Our multi-agent architecture is designed to cover this entire stack, ensuring no potential root cause goes unexplored.

Accuracy: Reliable Conclusions

But breadth means nothing if the conclusions are wrong. We’re deeply invested in ensuring that our agent orchestration produces reliable, actionable insights – not just plausible-sounding explanations that happen to be incorrect.

This means:

  • Sophisticated validation of agent outputs
  • Cross-referencing specialist conclusions against actual telemetry data
  • Building in mechanisms for the orchestrator to challenge and verify specialist claims
  • Continuous learning from outcomes to improve agent reliability over time

The Balance

Finding the right balance between these two dimensions is what separates a useful multi-agent system from an expensive, slow, unreliable one. It’s not enough to have agents that can look at everything; they need to look at the right things, in the right order, and arrive at correct conclusions quickly enough to actually reduce MTTR.
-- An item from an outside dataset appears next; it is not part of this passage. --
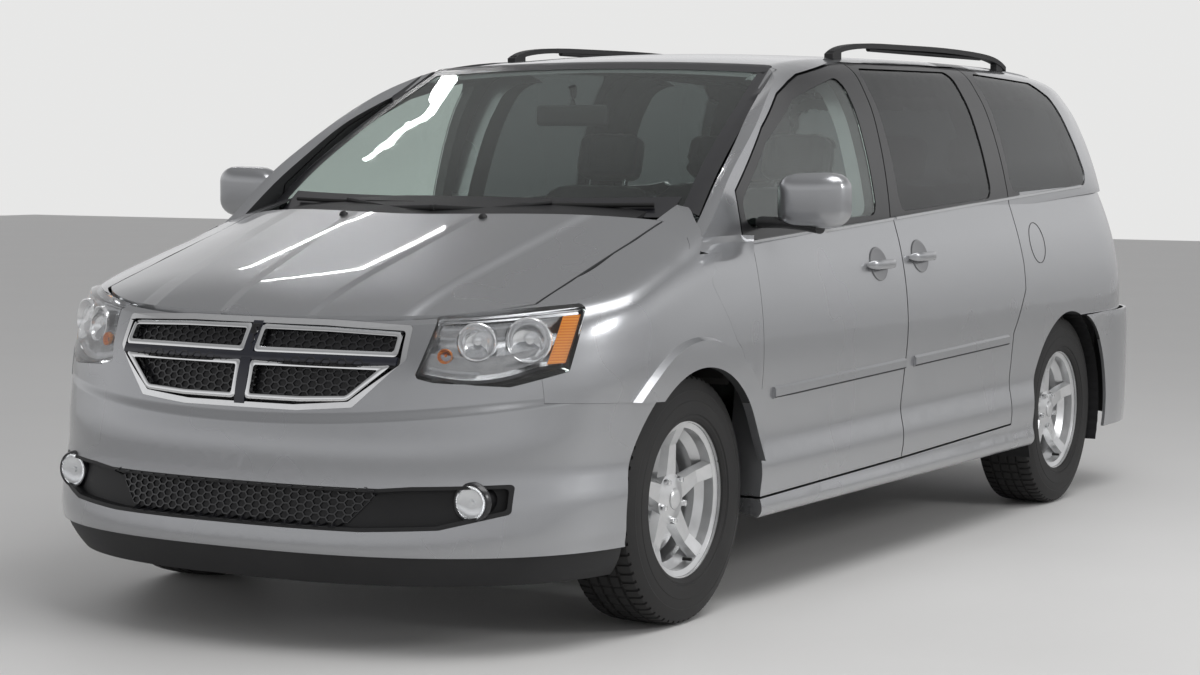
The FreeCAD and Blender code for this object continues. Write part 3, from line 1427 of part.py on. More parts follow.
def rail_grid(low):
    grid = []
    for x in rail_length_places:
        along = (rail_front - x) / (rail_front - rail_rear)
        base = roof_edge_height(x) + mm.seam_gap
        top = base + (mm.rail_top_height - mm.roof_height + mm.roof_crown * 0.6) * table_value(rail_shares, along)
        z = top - mm.rail_depth * 0.6 if low else top
        grid.append([Vector(x, rail_y + mm.rail_width * (share - 0.5), z) for share in (0, 0.5, 1)])
    return grid


roof_rail = slab(rail_grid(False), rail_grid(True))
for side_rail_foot in (0.52, 0.77, 1.01):
    foot_x = behind(side_rail_foot)
    roof_rail = roof_rail.fuse(block(
        (foot_x - mm.rail_width, rail_y - mm.rail_width * 0.4, roof_edge_height(foot_x) - mm.roof_crown * 0.5),
        (foot_x + mm.rail_width, rail_y + mm.rail_width * 0.4, roof_edge_height(foot_x) + mm.rail_depth * 0.8),
    ))
rail_bed = slab(upper_flank(-mm.seat_gap), upper_flank(mm.frame_thickness))
roof_rail = largest(roof_rail.cut(rail_bed).cut(roof_seat))

# Seats: cushion, back and head rest of each place, on the floor.


def seat(x, y, width):
    base = mm.floor_height + mm.seat_gap
    plinth = block((x - mm.seat_length * 0.35, y - width * 0.35, base), (x + mm.seat_length * 0.35, y + width * 0.35, base + mm.seat_height * 0.55))
    cushion = block((x - mm.seat_length / 2, y - width / 2, base + mm.seat_height * 0.55), (x + mm.seat_length / 2, y + width / 2, base + mm.seat_height))
    cushion = cushion.makeFillet(mm.seat_height * 0.12, cushion.Edges)
    back = block((x - mm.seat_length / 2 - mm.seat_back_depth, y - width / 2, base + mm.seat_height * 0.6), (x - mm.seat_length / 2 + mm.seat_height * 0.1, y + width / 2, base + mm.seat_height + mm.seat_back_height))
    back = back.makeFillet(mm.seat_back_depth * 0.3, back.Edges)
    back.rotate(Vector(x - mm.seat_length / 2, y, base + mm.seat_height * 0.6), Vector(0, 1, 0), -mm.seat_lean_angle)
    rest = block(
        (x - mm.seat_length / 2 - mm.seat_back_depth * 0.9, y - mm.rest_width / 2, base + mm.seat_height + mm.seat_back_height + mm.rest_gap),
        (x - mm.seat_length / 2 - mm.seat_back_depth * 0.1, y + mm.rest_width / 2, base + mm.seat_height + mm.seat_back_height + mm.rest_gap + mm.rest_height),
    )
    rest = rest.makeFillet(mm.seat_back_depth * 0.25, rest.Edges)
    posts = block(
        (x - mm.seat_length / 2 - mm.seat_back_depth * 0.55, y - mm.rest_width * 0.3, base + mm.seat_height + mm.seat_back_height * 0.9),
        (x - mm.seat_length / 2 - mm.seat_back_depth * 0.45, y - mm.rest_width * 0.25, base + mm.seat_height + mm.seat_back_height + mm.rest_gap * 3),
    )
    other = posts.copy()
    other.translate(Vector(0, mm.rest_width * 0.55, 0))
    head = rest.fuse(posts).fuse(other)
    head.rotate(Vector(x - mm.seat_length / 2, y, base + mm.seat_height * 0.6), Vector(0, 1, 0), -mm.seat_lean_angle)
    return plinth.fuse(cushion).fuse(back).fuse(head)


front_seat = seat(behind(0.42), mm.side_half_width * 0.39, mm.seat_width)
second_seat = seat(behind(0.70), mm.side_half_width * 0.39, mm.seat_width)
third_width = (rear_inner_y - mm.well_wall * 2) * 2 / 3
third_seats = [seat(behind(0.97), third_width * place, third_width) for place in (0, 1, -1)]

# Dashboard and steering wheel.
dash_shares = (
    (0.133, 0.655), (0.165, 0.672), (0.235, 0.640), (0.255, 0.560), (0.215, 0.400), (0.133, 0.400),
)
dashboard = side_prism(outline(dash_shares, corner_radius), -mm.side_half_width * 0.74, mm.side_half_width * 0.74)
dash_front = firewall.BoundBox.XMin
wheel_hub = Vector(behind(0.285), mm.side_half_width * 0.39, up(0.60))
column_tilt = Vector(-math.cos(math.radians(mm.column_angle)), 0, math.sin(math.radians(mm.column_angle)))
steering_ring = Part.makeTorus(mm.steering_radius, mm.steering_rim_radius, wheel_hub, column_tilt)
steering_boss = disc(wheel_hub - column_tilt * mm.steering_rim_radius, mm.steering_radius * 0.3, column_tilt, mm.steering_rim_radius * 1.6)
steering_spoke = Part.makeCylinder(mm.steering_rim_radius * 0.8, 2 * mm.steering_radius, wheel_hub - Vector(0, mm.steering_radius, 0), Vector(0, 1, 0))
column = disc(wheel_hub - column_tilt * mm.column_length, mm.steering_rim_radius * 2, column_tilt, mm.column_length)
steering_wheel = steering_ring.fuse(steering_boss).fuse(steering_spoke).fuse(column.cut(dashboard))


# Rubber stops that the closed panels rest on, and the sill under the liftgate.
rear_sill = block(
    (tail_at(up(0.4)) + mm.gate_thickness * 1.3, -mm.side_half_width * 0.60, floor_low),
    (tail_at(up(0.4)) + mm.gate_thickness * 2.3, mm.side_half_width * 0.62, up(gate_low_share) - mm.panel_gap),
)
hood_stop_x = front_at(0.66)
hood_stop_y = mm.kingpin_half_track * 0.60
radiator_bar = block(
    (front_at(0.60), -mm.kingpin_half_track * 0.64, floor_low), (front_at(0.66), mm.kingpin_half_track * 0.64, up(0.44)),
)
hood_seat = slab(
    hood_grid(0.88, -0.35, mm.side_half_width * 0.85, -mm.hood_thickness),
    hood_grid(0.88, -0.35, mm.side_half_width * 0.85, mm.hood_thickness + mm.seat_gap),
)
hood_stop = disc(Vector(front_at(0.63), hood_stop_y, up(0.43)), mm.stop_radius, Vector(0, 0, 1), up(0.2)).cut(hood_seat)
hood_stop = largest(hood_stop.common(block((0, 0, 0), (far, far, hood_height(front_at(0.63), 0)))))
gate_stop = disc(
    Vector(tail_at(up(0.4)) + mm.gate_thickness * 1.7, mm.side_half_width * 0.5, up(gate_low_share) - mm.panel_gap * 2),
    mm.stop_radius * 0.6, Vector(0, 0, 1), mm.panel_gap * 2 - mm.seat_gap,
)
rear_floor = block(
    (tail_at(up(0.4)) + mm.gate_thickness * 1.3, -mm.side_half_width * 0.45, floor_low),
    (tail_x * 0.88, mm.side_half_width * 0.45, mm.floor_height),
)
crash_low, crash_high = up(0.300), up(0.352)
crash_beam = nose_slab(crash_low, crash_high, mm.engine_length * 0.1, mm.fascia_wall + mm.seat_gap)
crash_beam = crash_beam.common(block((0, -mm.side_half_width * 0.55, 0), (far, mm.side_half_width * 0.55, far)))
horn_y = mm.kingpin_half_track * 0.56
crash_horn = block((front_at(0.62), horn_y, crash_low), (front_at(0.88), horn_y * 1.15, crash_high))
underbody = underbody.fuse(rear_sill).fuse(rear_floor).fuse(radiator_bar).fuse(crash_beam)
underbody = underbody.fuse(crash_horn).fuse(mirrored(crash_horn))
for piece in (hood_stop, gate_stop):
    underbody = underbody.fuse(piece).fuse(mirrored(piece))
door_seat = slab(lower_flank(0), lower_flank(mm.door_thickness + mm.seat_gap))


def door_stop(x, z):
    inner_y = half_width(x, z) - mm.door_thickness - mm.pillar_depth
    return largest(disc(Vector(x, inner_y, z), mm.stop_radius, Vector(0, 1, 0), mm.pillar_depth * 1.3).cut(door_seat))


for height in (0.30, 0.55):
    body_side = body_side.fuse(door_stop(behind(0.4750) + half_pillar * 0.5, up(height)))
body_side = body_side.fuse(door_stop(behind(0.80) + half_pillar * 0.4, up(0.30)))

# Hand over every piece, right-hand ones as mirror images.
for label, shape in (
    ("underbody", underbody), ("front_subframe", front_subframe), ("rear_axle", rear_axle), ("exhaust", exhaust),
    ("hood", hood), ("front_bumper", fascia), ("chin", chin), ("grille_frame", grille_frame),
    ("grille_insert", grille_insert), ("lower_grille", lower_grille), ("headlamps", both(headlamp)),
    ("cowl", cowl), ("windshield", windshield), ("roof", roof), ("roof_rails", both(roof_rail)),
    ("fenders", both(fender)), ("sliding_doors", both(sliding_door)),
    ("side_glass", Part.makeCompound([both(sliding_glass), both(quarter_glass)])), ("tail_lamps", both(tail_lamp)),
    ("liftgate", gate), ("liftgate_glass", gate_glass), ("rear_bumper", rear_bumper),
    ("front_seats", both(front_seat)), ("rear_seats", Part.makeCompound([both(second_seat)] + third_seats)),
    ("dashboard", dashboard), ("steering_wheel", steering_wheel),
):
    add(label, shape)
for label, shape in (
    ("knuckle", knuckle_left), ("body_side", body_side), ("front_door", front_door),
    ("front_door_glass", front_glass), ("mirror", mirror),
):
    add(label + "_left", shape)
    add(label + "_right", mirrored(shape))

doc.recompute()
kinds = ("PartDesign::Body", "Part::Feature", "Part::Box")
pieces = [item for item in doc.Objects if item.TypeId in kinds]
for item in doc.Objects:
    if "Invalid" in item.State or "Error" in item.State:
        raise RuntimeError("%s did not build" % item.Label)
faulty = [piece.Label for piece in pieces if piece.Shape.isNull() or not piece.Shape.isValid()]
if faulty:
    raise RuntimeError("no valid shape: " + ", ".join(faulty))
os.makedirs("parts", exist_ok=True)
for piece in pieces:
    piece.Shape.exportStep(os.path.join("parts", piece.Label + ".step"))
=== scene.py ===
import math

import bmesh
import bpy
from mathutils import Matrix, Vector
from mathutils.bvhtree import BVHTree


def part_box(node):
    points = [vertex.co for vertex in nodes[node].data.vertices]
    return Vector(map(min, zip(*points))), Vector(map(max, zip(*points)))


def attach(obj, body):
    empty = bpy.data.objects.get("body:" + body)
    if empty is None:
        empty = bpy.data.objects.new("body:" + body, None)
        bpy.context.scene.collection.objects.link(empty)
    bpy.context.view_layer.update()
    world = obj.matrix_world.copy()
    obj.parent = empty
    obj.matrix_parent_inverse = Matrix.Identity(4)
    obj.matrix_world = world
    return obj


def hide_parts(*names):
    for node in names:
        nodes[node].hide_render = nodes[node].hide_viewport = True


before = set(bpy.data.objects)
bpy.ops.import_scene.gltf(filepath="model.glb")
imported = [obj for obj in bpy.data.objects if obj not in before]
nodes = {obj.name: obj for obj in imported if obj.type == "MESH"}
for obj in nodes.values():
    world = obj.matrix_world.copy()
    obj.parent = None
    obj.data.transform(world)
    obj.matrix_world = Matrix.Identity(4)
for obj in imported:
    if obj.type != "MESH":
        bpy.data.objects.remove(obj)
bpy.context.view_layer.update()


# Painted outer panels: pressed steel and moulded bumpers, all in one silver metallic paint.
# Fine flake lies in the colour coat under a glossy clear coat with a very faint orange peel.
# The door frames and middle pillars above the belt line are covered in satin black film.
class Signal:
    """A node's output, so that sums of outputs and numbers are written as expressions."""

    def __init__(self, finish, socket):
        self.finish = finish
        self.socket = socket

    def math(self, operation, first, second):
        return self.finish.math(operation, first, second)

    def __add__(self, other):
        return self.math("ADD", self, other)

    def __sub__(self, other):
        return self.math("SUBTRACT", self, other)

    def __rsub__(self, other):
        return self.math("SUBTRACT", other, self)

    def __mul__(self, other):
        return self.math("MULTIPLY", self, other)

    def __gt__(self, other):
        return self.math("GREATER_THAN", self, other)

    def __lt__(self, other):
        return self.math("LESS_THAN", self, other)

    __radd__ = __add__
    __rmul__ = __mul__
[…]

The Evolution of the Incident War Room

We’re still in the early days of multi-agent AI SRE systems. The challenges are real, the engineering problems are hard, and we’re all learning as we go. But the potential is undeniable.

Imagine a future where incidents are resolved not in hours, but in minutes, because a coordinated team of AI agents can:

  • Simultaneously, investigate every layer of your stack
  • Cross-reference thousands of similar past incidents instantly
  • Test hypotheses and validate fixes in parallel
  • Coordinate remediation across multiple systems seamlessly

That future isn’t science fiction. It’s the logical evolution of where we’re heading with multi-agent orchestration.
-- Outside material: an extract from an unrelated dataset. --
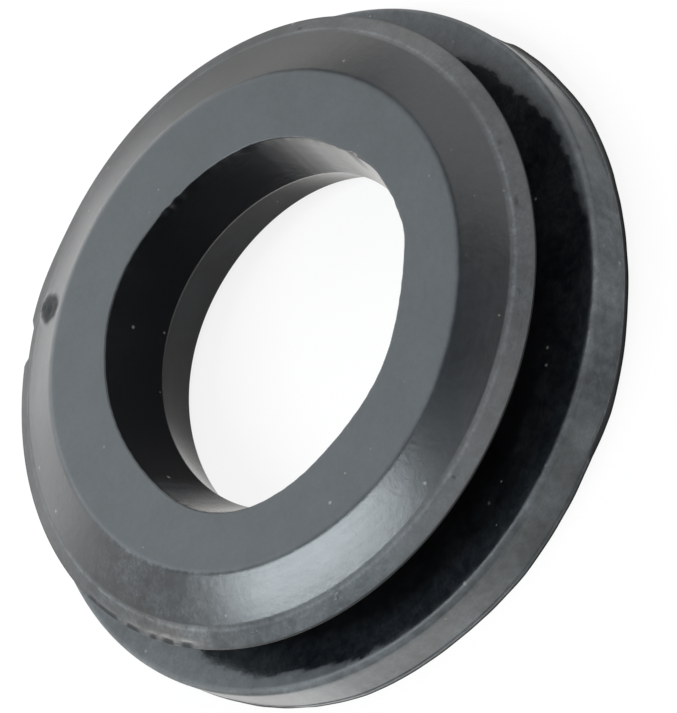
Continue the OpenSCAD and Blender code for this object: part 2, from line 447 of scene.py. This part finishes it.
def finish_zones(ring, at):
    """Stores where the bloom and its painted light and shade lie, how blotchy, how satin, how torn
    each zone is and where the pits and the cut are painted dark, as attributes that the rubber
    reads."""
    az, r, z, along = surface_of(ring)
    deg = np.degrees(az)

    def between(low, high, soft=0.08):
        return stretch(along, low - soft, low + soft, high - soft, high + soft)

    on_face = between(at["crease"], at["mouth"])
    on_front_rim = between(at["rim"], at["shoulder"])
    on_bevel = between(at["shoulder"] + 0.1, at["crease"])
    in_groove = between(at["rear edge"] + 0.12, at["groove foot"])
    speckled = stretch(from_far_side(deg), *SPECKLED_FRONT)

    bloom_and_painted_light = BLOOM_AND_PAINTED_LIGHT["face"] * on_face
    bloom_and_painted_light += BLOOM_AND_PAINTED_LIGHT["bevel"] * between(at["shoulder"], at["crease"])
    # the front rim is greyed more over one stretch, so it renders lighter there
    front_rim = BLOOM_AND_PAINTED_LIGHT["front rim"] + BLOOM_AND_PAINTED_LIGHT["lighter front rim stretch"] * stretch(deg, *LIGHTER_RIM_STRETCH)
    bloom_and_painted_light += front_rim * between(at["rim"] + 0.06, at["shoulder"])
    bloom_and_painted_light += BLOOM_AND_PAINTED_LIGHT["rear face"] * between(0, at["lip foot"])
    # handling leaves faint streaks across the rear flange's rim
    streaks = 1 + 0.10 * uneven(az, 31, 200) + 0.14 * uneven(az, 32, 40)
    rim_low = at["lip root"] - 0.02 - 0.12 * stretch(deg, *CLEAN_LIP)
    on_rear_rim = between(rim_low, at["rear edge"] + 0.12, 0.05)
    bloom_and_painted_light += along_list(deg, RIM_DUST) * streaks * on_rear_rim
    # the rear flange is dusty in a band along its edge; inwards of the band the rubber is left
    # black, and over one side the band is greyed less: both are painted shade of the front flange
    shaded_near_side = stretch(deg, *SHADED_NEAR_SIDE)
    stray = 0.10 * uneven(az, 21, 26) + 0.13 * uneven(az, 22, 110) + 0.05 * uneven(az, 23, 220)
    reach = along_list(deg, DUST_BAND_TO_SHADE) + stray * (1 - 0.5 * shaded_near_side) * (1 - 0.6 * (deg < -140))
    soft = 0.04 + 0.08 * stretch(deg, *SOFT_BAND) + 0.28 * shaded_near_side
    dust_outside_shade = 1 - step_up(along - at["rear edge"], reach - soft, reach + soft)
    dust = BLOOM_AND_PAINTED_LIGHT["dusty band"] + BLOOM_AND_PAINTED_LIGHT["painted shade on the band"] * shaded_near_side
    bloom_and_painted_light += dust * dust_outside_shade * between(at["rear edge"] + 0.12, at["groove foot"], 0.05)
    # beyond the band only a trace of grey is left, the painted shade on the rear flange's face
    bloom_and_painted_light += BLOOM_AND_PAINTED_LIGHT["groove"] * (1 - dust_outside_shade) * in_groove
    bloom_and_painted_light += BLOOM_AND_PAINTED_LIGHT["rear bore"] * between(at["waist foot"], at["rear mouth"] + 0.8, 0.15)
    # two sides of the bore are greyed in streaks that run with the axis: partly dust, partly a
    # painted reflection
    bore_dust_and_sheen = stretch(deg, *BORE_DUST_AND_SHEEN) + 1.5 * step_up(np.abs(deg), 166, 180)
    bore_dust_and_sheen = bore_dust_and_sheen * (1 + 0.5 * uneven(az, 41, 120))
    bloom_and_painted_light += BLOOM_AND_PAINTED_LIGHT["bore dust and sheen"] * bore_dust_and_sheen * between(at["mouth"] + 0.1, at["waist foot"])
    bloom_and_painted_light += BLOOM_AND_PAINTED_LIGHT["speckled bevel"] * speckled * on_bevel

    mottle = MOTTLE["all"] + MOTTLE["face"] * on_face
    mottle += MOTTLE["groove"] * (1 - dust_outside_shade) * between(at["rear edge"], at["groove foot"])
    rim_blotches = MOTTLE["front rim"] * on_front_rim
    mottle += rim_blotches + speckled * (rim_blotches + MOTTLE["speckled bevel"] * on_bevel)

    satin = SATIN["all"] + SATIN["face"] * on_face
    satin += SATIN["dusty band"] * dust_outside_shade * between(at["rear edge"] - 0.2, at["groove foot"])
    satin += SATIN["groove"] * (1 - dust_outside_shade) * between(at["rear edge"] + 0.15, at["groove foot"])
    satin += SATIN["rear edge"] * between(at["rear edge"] - 0.25, at["rear edge"] + 0.25, 0.1)
    satin += SATIN["front rim's foot"] * between(at["rim foot"] - 0.1, at["rim"] + 0.02, 0.04)
    satin += SATIN["bore"] * between(at["mouth"] + 0.05, at["rear mouth"])
    satin += SATIN["lip"] * between(at["lip foot"] - 0.3, rim_low - 0.06)

    torn_and_shade = 1 - step_up(gate_distance(az, r, z + GATE_DEPTH), 0.65, 1.2)
    # painted shade: the cut under the front rim and the pits are darkened like the torn gate
    torn_and_shade = np.maximum(torn_and_shade, ragged_cut(az, deg) * hump(along, at["rim"] + CUT_DROP, CUT_WIDTH))
    for place, reach in RIM_PITS:
        pit = hump(deg, place, 2 * reach) * hump(along, at["shoulder"] - PIT_DROP, 0.22)
        torn_and_shade = np.maximum(torn_and_shade, 0.8 * pit)
    for name, values in (("bloom_and_painted_light", bloom_and_painted_light), ("mottle", mottle), ("satin", satin), ("torn_and_shade", torn_and_shade)):
        stored = ring.data.attributes.new(name, "FLOAT", "POINT")
        stored.data.foreach_set("value", values.astype(np.float32))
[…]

The 2 AM war room isn’t going away, yet, but it is actively evolving. The teams that learn to build and coordinate AI agent capabilities alongside human expertise will be the ones that thrive in the increasingly complex world of modern infrastructure and recover faster when AI-driven incidents become more common.

At Komodor, we’re committed to solving the hard engineering problems that make AI SRE reliable, accurate, and fast enough to trust with production incidents.